Legislative Council: Wednesday, July 27, 2011

Contents

SEXUALISATION OF CHILDREN

The Hon. T.A. FRANKS (15:37): For some time now there has been a rising tide of community concern regarding the early sexualisation of children in Australia. From bug-eyed Bratz dolls to 'fun' pole dancing kits, and baby high heels or padded training bras, we know that Australian girls are being targeted by a corporate monopoly that trades on marketing's oldest weapon—sex sells.

According to the Mission Australia 2010 survey of 50,000 plus young people, body image is cited as the number one concern for Australian young people between the ages of 11 and 24. Research indicates girls who diet are more likely to engage in substance abuse as adults, and there is a correlation between women in universities who diet excessively and also binge drink. Disordered eating for women is less a rarity than it is an everyday occurrence.
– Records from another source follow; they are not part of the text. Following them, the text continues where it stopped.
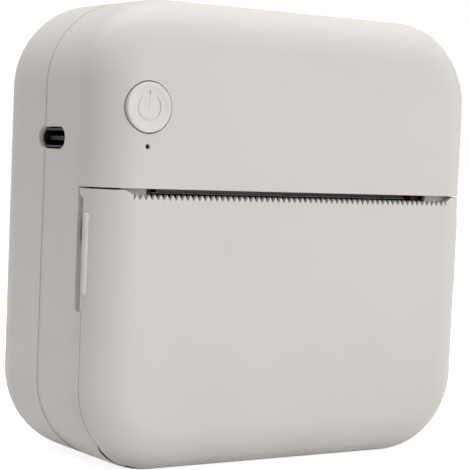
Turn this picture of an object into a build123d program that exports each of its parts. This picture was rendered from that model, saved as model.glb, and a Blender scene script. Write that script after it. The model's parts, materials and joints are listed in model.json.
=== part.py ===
from build123d import *
from math import acos, atan2, cos, degrees, hypot, pi, radians, sin, sqrt, tan
import os

# Portable thermal printer, a rounded upright box that stands on its flat underside.
# Millimetres. X runs to the right, -Y is the front with the paper slot, +Z is up.
# The origin is the middle of the underside.

# Outer form
WIDTH = 84.0
HEIGHT = 83.0
DEPTH = 41.0
CORNER_R = 15.7
FRONT_EDGE_R = 8.0
BACK_EDGE_R = 10.5
WALL = 2.0
FRONT_DEPTH = 18.1        # front face to the parting line of the two shells
BAND_WIDTH = 1.8          # shallow band round the rear shell at the parting line
BAND_DEPTH = 0.5

# Clearances
FIT_GAP = 0.05            # radial, turning shafts and pins
PRESS_GAP = 0.01          # radial, pieces that are pressed or screwed together
SEAM_GAP = 0.2            # door to shells
MOVE_GAP = 0.3            # any other moving piece to its neighbours
HEAD_GAP = 0.2            # radial, screw heads to the wells that they sit in
OVER = 1.0                # how far a cutting shape stands out of the piece it cuts

# Paper door
DOOR_DEPTH = 5.1          # front face to the door's rear edge
DOOR_TOP_Z = 49.7
SLOT_W = 74.0
SLOT_DROP = 0.7           # door top down to the tips of the tear teeth
CURTAIN_T = 0.8           # short walls behind the ends of the slot
TOOTH_H = 1.0
TOOTH_PITCH = 1.2
TOOTH_T = 0.9
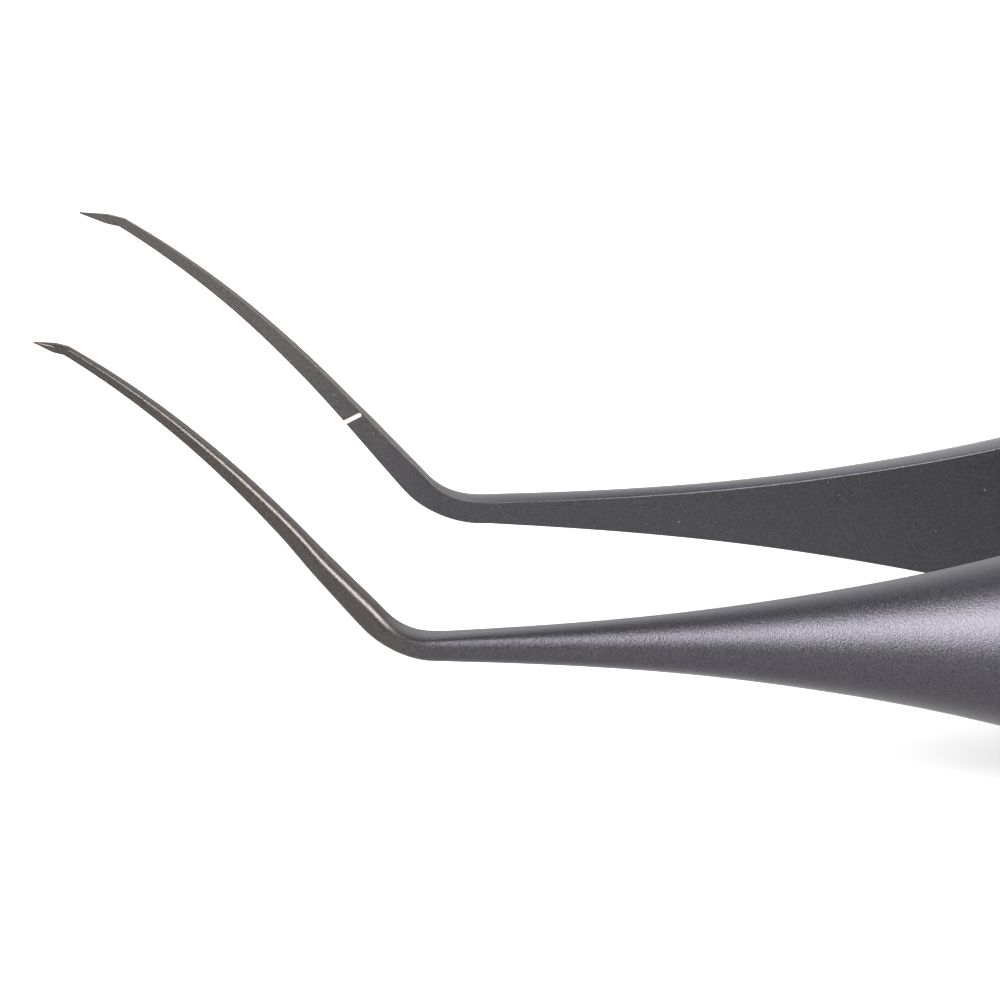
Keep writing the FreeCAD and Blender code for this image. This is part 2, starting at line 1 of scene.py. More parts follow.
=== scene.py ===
"""Looks of the round-handled angled micro forceps.

Row frame: X from the tips (-X) to the tail (+X), Y the way the arms open, Z up. Shapes are worked out in
millimetres, with the bend of the shaft at x = 0, and placed in metres.
"""

import math

import bmesh
import bpy
import numpy as np
from mathutils import Matrix, Vector


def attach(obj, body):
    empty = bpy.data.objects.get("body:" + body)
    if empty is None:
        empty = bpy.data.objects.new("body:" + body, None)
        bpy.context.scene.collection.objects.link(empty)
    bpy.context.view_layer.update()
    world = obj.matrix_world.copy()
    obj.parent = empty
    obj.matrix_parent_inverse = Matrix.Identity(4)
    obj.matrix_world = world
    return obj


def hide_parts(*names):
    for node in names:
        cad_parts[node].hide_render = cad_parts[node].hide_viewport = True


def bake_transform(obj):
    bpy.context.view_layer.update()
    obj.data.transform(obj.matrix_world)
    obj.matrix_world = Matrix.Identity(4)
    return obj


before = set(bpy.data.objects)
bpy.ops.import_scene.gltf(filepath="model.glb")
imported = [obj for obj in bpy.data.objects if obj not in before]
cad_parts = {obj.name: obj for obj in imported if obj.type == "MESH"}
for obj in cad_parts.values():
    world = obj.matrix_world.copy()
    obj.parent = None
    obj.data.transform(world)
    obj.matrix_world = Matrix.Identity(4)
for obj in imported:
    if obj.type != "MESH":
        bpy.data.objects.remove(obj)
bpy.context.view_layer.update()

MM = 0.001
FAR, NEAR = 1, -1
ARM_NAMES = {FAR: "far_arm", NEAR: "near_arm"}
LEAF_NAMES = {FAR: "far_leaf", NEAR: "near_leaf"}

# overall layout, as in the CAD part
BEND_X = 44.0
AXIS_HEIGHT = 4.0
OPEN_GAP = 3.708
OPEN_SLOPE = math.radians(1.82)
PIVOT_RUN = 70.0  # from the bend to the middle of the leaves

# handle
FLAT_DEPTH = 0.28  # from the inner face to the turning axis inside the arm
NECK_HALF, NECK_RUN, NECK_SLOPE = 0.285, 1.0, 0.03
# the flare's stations as shares of its length, and their radii after the neck's as shares of the grip's
FLARE_SHARES = (0.0, 0.115, 0.222, 0.329, 0.435, 0.57, 0.76, 1.0)
FLARE_SIZES = (0.135, 0.1996, 0.3057, 0.450, 0.684, 0.918, 1.0)
GRIP_RADIUS, FLARE_END, GRIP_END = 4.0, 29.0, 52.0
ARM_END, ARM_END_RADIUS, END_ROUND = 62.0, 3.4, 0.6
GROOVES, GROOVE_PITCH, GROOVE_RADIUS = 18, 1.05, 0.14
FIRST_GROOVE = (FLARE_END + GRIP_END - (GROOVES - 1) * GROOVE_PITCH) / 2
GUIDE_HOLE_RUN, GUIDE_HOLE_RADIUS, GUIDE_HOLE_DEPTH = 24.0, 0.95, 3.1

# bent shaft
BEND_RADIUS, BEND_ANGLE, BEND_START = 1.934, math.radians(50.96), 0.735
BEND_LENGTH = BEND_RADIUS * BEND_ANGLE
SHAFT = 9.9
CURVES = ((2.6, -0.0065), (3.2, 0.0359), (9.9, 0.0481))  # length, curvature after the bend
WIDTH_PLACES = (-BEND_LENGTH, -BEND_LENGTH / 2, 0.0, 2.2, 6.0, SHAFT)
HALF_WIDTHS = (0.285, 0.284, 0.344, 0.264, 0.18, 0.119)
DEPTH_PLACES = (0.0, 2.0, 2.7, 6.0, SHAFT)
DEPTHS = (0.466, 0.494, 0.393, 0.322, 0.175)
EASING, EASING_SAMPLES = 0.35, 13  # half the length over which sizes are averaged, and in how many samples
TOE_OUT, TOE_IN = -0.0067, 0.0003  # slope and curvature of the inner face's drift from the handle's flat

# pointed tip
TIP_LENGTH = {FAR: 1.067, NEAR: 0.8}
TIP_RISE, TIP_POINT = math.radians(14.8), 0.018
TIP_FIRST = 0.03  # share of the tip's length at its first section
TIP_KNEE, KNEE_SIZE, KNEE_TURN = 0.38, 0.98, 0.6  # where the tip starts to narrow, its size and turn there
TIP_THINNEST = 0.3  # the tip's depth doesn't go below this share of the shaft's

# engraved mark on the inner face
MARK_PLACE, MARK_REACH, MARK_TILT = 2.35, 0.175, math.radians(10.0)
MARK_WIDTH, MARK_SINK = 0.11, 0.03
MARK_BELOW, MARK_OUT, MARK_STEPS = 0.6, 0.2, 16  # the cutter starts below the shaft and in front of its face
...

We are all bombarded by unrealistic ideals of perfection—a perfection that has been arbitrarily decided by people whose sole aim is to make money—and we are buckling under the strain of trying to live up to it. The end result is that we find ourselves living in a society where girls who are yet to even enter puberty are putting themselves on diets because they have internalised the message that a woman's value is tied up in her dress size and her sexual allure. The most baffling part of this is not that this situation exists but that we are surprised by it.

This week America's Universal Royalty Beauty Pageant comes to Melbourne. Due to overwhelming public opposition, the event has been shrouded in secrecy. Australians are justifiably aghast at the idea that babies as young as one month old can be entered into a competition that will pit children against each other, undermining their body confidence from an early age and teaching them that the most important thing they can do is to be beautiful. Most of us agree that children should be left alone to be children and shielded from the anxiety of a sexualised adulthood.

But implicit in this is the idea that at some point they will certainly have to deal with it. For girls there is a time when society fights to protect them from sexualisation and then there is a seemingly magical transition that occurs somewhere in adolescence where they are then expected to tolerate it and perhaps even welcome it.

Recently, General Pants came under fire for running a campaign called 'I Love Sex' in its clothing stores. In addition to featuring giant store posters of a half-naked woman with gaffer tape on her breasts while a man removed her jeans, staff, which included primarily teenage girls and young women, were to wear badges proclaiming their love for sex. Some workers expressed humiliation at having to wear these badges as part of their uniform, and it can be reasonably assumed that a not insignificant number of teenagers employed by General Pants have probably never had sex.

Yet, when Melinda Tankard Reist criticised the General Pants campaign on The Drum, she was bombarded with irate comments about her hatred of sex, her prudishness and her alleged inability to lighten up and take a joke. She was asked: didn't she know that sex sells and why did she hate men? A conclusion was drawn that not only does the notorious anti-fun campaigner hate sex and men, and happiness in general, but that she was probably jealous, clearly because no-one was going out of their way to objectify her.

Herein lies the real fly in the ointment when it comes to solving the complex problem of how we go back to a society that allows children to be children. Until we make significant efforts to stop excusing the sexual objectification of women, we will never prevent the early sexualisation of children. Children observe society around them and they imitate it. What are we teaching them when we present to them a world that perpetuates not just the sexualisation of women but the false economy of so-called empowerment that goes along with that?

When we teach women that attraction and sexual availability adds value to their existence, we are also normalising this for the children absorbing those social codes. In our society, we are taught to perform sexuality, rather than experience it, and it is a system that contributes to the oppression of both women and men.

We cannot hope to protect girls from sexualisation when it is obvious to them that these things will not just be expected of them in the future but will increase their social currency. We want to protect little girls from objectification but, when those little girls turn into women and insist that they still deserve that protection, we laugh at them and belittle them and, in the case of Melinda Tankard Reist, vilify them. I ask today: what message are we sending our girls?